— BEGIN Dataset extract —
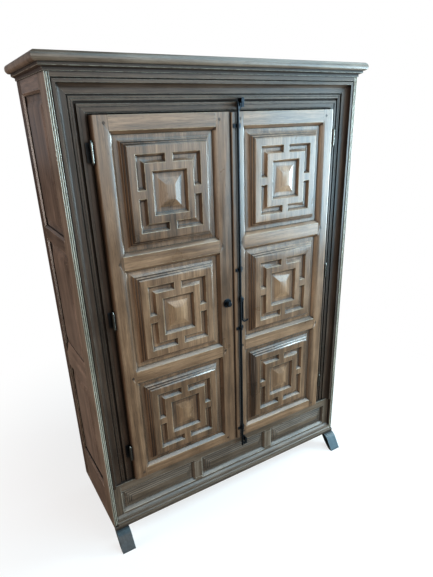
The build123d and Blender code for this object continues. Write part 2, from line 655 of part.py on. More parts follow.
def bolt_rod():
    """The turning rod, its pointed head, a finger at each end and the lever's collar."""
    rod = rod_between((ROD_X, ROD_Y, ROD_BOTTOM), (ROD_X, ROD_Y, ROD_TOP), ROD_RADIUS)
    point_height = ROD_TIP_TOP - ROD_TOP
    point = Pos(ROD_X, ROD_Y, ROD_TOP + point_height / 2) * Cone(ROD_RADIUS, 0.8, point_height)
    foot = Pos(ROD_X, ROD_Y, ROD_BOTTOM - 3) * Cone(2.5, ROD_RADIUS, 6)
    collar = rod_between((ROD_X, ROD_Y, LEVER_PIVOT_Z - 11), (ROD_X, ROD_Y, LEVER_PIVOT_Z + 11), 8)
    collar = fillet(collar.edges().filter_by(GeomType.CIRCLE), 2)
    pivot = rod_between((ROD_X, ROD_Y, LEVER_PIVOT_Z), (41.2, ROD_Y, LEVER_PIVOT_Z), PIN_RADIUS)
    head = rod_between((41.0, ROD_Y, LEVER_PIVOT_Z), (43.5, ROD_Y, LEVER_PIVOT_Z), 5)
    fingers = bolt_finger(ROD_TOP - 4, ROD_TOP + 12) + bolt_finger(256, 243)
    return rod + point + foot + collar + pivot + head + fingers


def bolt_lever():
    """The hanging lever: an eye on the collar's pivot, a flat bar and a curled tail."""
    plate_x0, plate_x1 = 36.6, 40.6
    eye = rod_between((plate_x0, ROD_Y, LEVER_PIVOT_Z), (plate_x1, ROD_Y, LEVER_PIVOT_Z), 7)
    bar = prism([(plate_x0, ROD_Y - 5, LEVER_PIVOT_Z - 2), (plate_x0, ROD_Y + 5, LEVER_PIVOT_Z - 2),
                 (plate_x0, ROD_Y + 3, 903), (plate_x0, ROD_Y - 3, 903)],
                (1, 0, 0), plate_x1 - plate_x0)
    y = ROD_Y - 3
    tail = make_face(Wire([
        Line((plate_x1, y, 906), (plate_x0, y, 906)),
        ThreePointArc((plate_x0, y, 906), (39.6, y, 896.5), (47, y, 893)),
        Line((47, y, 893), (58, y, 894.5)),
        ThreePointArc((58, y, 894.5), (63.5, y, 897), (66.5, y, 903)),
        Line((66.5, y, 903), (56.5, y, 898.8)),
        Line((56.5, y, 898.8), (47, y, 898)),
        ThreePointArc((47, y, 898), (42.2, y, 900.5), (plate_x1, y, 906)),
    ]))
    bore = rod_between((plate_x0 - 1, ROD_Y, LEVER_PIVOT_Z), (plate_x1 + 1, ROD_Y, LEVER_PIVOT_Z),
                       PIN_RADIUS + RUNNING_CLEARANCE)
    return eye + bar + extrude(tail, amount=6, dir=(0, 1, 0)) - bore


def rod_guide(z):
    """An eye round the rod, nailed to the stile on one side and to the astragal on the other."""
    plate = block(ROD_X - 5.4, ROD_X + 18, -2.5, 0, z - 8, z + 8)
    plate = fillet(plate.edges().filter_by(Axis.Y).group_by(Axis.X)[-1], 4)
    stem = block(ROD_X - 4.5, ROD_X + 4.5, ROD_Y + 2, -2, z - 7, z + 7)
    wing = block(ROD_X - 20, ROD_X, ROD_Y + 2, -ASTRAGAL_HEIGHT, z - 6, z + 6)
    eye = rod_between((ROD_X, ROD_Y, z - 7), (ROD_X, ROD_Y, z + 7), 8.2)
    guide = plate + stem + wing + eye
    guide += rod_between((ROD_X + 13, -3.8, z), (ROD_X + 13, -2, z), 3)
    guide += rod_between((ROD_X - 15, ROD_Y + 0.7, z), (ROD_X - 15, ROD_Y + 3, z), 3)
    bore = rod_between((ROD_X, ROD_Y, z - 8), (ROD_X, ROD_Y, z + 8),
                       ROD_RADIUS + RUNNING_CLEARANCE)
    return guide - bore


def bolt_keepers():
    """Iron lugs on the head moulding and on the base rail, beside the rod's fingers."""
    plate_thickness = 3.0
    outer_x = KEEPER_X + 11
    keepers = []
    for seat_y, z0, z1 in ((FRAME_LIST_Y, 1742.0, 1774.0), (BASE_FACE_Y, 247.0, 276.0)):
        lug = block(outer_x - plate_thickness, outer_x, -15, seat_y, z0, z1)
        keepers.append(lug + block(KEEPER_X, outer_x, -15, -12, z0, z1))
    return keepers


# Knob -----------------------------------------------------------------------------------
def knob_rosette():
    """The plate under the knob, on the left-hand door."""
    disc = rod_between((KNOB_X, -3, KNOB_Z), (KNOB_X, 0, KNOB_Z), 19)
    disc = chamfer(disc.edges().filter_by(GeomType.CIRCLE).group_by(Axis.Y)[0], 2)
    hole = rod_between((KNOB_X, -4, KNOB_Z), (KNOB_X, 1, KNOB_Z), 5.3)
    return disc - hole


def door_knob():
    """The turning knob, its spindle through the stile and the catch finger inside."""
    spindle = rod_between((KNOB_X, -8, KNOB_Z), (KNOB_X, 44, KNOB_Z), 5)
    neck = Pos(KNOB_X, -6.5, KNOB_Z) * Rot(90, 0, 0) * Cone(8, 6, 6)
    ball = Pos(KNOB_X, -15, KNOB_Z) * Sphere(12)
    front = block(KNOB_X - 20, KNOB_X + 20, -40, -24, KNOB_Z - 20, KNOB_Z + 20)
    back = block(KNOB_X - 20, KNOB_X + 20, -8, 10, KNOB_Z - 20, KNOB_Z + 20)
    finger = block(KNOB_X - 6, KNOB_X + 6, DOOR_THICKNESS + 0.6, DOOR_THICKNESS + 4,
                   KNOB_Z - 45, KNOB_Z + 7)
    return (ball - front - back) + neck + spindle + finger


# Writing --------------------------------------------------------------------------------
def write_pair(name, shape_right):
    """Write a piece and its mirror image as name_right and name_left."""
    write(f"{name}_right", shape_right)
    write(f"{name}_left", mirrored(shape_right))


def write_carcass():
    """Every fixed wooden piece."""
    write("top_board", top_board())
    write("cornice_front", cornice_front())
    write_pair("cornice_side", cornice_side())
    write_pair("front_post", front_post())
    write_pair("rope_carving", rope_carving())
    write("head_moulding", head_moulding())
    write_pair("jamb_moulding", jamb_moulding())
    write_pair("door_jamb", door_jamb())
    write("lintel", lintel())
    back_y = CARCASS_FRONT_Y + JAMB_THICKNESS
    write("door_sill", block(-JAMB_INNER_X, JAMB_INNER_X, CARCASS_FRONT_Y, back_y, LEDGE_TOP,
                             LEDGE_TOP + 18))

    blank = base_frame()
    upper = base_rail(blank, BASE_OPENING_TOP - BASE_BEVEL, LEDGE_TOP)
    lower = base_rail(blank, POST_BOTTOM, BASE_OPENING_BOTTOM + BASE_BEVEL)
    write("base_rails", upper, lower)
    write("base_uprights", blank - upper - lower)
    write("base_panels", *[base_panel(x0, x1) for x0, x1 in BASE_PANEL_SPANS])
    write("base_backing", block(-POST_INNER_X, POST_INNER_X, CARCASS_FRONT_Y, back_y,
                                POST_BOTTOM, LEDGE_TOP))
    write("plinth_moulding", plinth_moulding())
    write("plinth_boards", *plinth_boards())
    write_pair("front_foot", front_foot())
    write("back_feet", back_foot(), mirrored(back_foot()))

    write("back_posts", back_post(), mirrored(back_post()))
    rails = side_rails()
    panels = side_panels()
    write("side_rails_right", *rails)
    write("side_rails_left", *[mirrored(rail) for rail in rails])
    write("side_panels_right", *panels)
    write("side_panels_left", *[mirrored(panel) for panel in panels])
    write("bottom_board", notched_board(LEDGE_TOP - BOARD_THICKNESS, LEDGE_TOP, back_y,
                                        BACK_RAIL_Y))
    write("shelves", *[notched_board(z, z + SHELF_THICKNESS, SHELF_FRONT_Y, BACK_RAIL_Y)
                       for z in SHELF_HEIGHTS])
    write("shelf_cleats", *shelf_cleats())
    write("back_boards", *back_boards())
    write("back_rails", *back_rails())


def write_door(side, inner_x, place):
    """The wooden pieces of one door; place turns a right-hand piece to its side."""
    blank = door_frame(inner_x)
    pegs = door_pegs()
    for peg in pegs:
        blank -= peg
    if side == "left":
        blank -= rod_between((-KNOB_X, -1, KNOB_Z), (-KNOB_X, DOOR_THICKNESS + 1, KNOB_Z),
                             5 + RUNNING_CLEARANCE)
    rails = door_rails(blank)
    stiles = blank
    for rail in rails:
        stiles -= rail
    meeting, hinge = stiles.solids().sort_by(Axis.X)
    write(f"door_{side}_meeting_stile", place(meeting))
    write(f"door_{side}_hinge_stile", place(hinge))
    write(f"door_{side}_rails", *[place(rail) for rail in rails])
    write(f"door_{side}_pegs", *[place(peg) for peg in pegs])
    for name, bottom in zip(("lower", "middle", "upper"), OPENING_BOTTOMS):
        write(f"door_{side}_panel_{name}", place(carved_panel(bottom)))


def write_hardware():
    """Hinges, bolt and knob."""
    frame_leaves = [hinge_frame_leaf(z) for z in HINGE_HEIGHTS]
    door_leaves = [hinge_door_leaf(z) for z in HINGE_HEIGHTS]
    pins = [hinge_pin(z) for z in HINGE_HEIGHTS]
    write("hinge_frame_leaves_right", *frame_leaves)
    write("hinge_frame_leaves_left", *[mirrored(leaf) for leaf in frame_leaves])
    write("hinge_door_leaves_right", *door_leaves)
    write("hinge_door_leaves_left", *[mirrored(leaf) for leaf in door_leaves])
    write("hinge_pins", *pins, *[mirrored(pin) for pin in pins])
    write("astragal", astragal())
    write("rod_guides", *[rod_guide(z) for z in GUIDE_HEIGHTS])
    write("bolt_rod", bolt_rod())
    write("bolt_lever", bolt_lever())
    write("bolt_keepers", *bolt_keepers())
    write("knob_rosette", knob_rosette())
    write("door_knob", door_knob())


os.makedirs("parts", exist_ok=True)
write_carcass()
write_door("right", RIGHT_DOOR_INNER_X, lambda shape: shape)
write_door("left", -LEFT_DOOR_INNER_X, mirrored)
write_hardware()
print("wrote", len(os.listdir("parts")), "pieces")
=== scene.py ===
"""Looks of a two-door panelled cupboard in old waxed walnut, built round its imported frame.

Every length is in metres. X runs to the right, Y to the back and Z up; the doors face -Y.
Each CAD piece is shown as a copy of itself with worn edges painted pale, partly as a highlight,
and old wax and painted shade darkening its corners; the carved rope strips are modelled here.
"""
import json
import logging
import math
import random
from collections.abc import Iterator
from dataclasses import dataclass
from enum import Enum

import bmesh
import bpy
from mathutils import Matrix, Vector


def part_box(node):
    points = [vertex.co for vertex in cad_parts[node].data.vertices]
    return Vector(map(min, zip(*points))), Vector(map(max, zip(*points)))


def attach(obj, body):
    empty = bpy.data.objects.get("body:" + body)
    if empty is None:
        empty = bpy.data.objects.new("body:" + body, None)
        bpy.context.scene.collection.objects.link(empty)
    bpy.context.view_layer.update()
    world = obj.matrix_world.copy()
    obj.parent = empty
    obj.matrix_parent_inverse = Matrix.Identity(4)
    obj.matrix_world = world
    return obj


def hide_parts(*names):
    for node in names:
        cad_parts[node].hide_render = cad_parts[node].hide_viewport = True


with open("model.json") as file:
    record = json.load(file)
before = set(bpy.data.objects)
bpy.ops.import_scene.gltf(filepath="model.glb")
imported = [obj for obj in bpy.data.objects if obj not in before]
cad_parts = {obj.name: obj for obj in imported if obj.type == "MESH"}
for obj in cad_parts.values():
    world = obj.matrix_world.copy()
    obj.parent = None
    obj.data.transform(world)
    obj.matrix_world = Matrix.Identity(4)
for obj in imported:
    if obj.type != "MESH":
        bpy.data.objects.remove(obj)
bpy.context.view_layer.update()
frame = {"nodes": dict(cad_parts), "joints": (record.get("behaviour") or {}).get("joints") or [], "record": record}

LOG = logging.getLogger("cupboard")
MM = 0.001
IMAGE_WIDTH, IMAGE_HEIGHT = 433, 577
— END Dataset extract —
Give back exactly the lines from the one containing "obj.matrix_world = Matrix.Identity(4)" to the end of the material, both ends included.

    obj.matrix_world = Matrix.Identity(4)
for obj in imported:
    if obj.type != "MESH":
        bpy.data.objects.remove(obj)
bpy.context.view_layer.update()
frame = {"nodes": dict(cad_parts), "joints": (record.get("behaviour") or {}).get("joints") or [], "record": record}

LOG = logging.getLogger("cupboard")
MM = 0.001
IMAGE_WIDTH, IMAGE_HEIGHT = 433, 577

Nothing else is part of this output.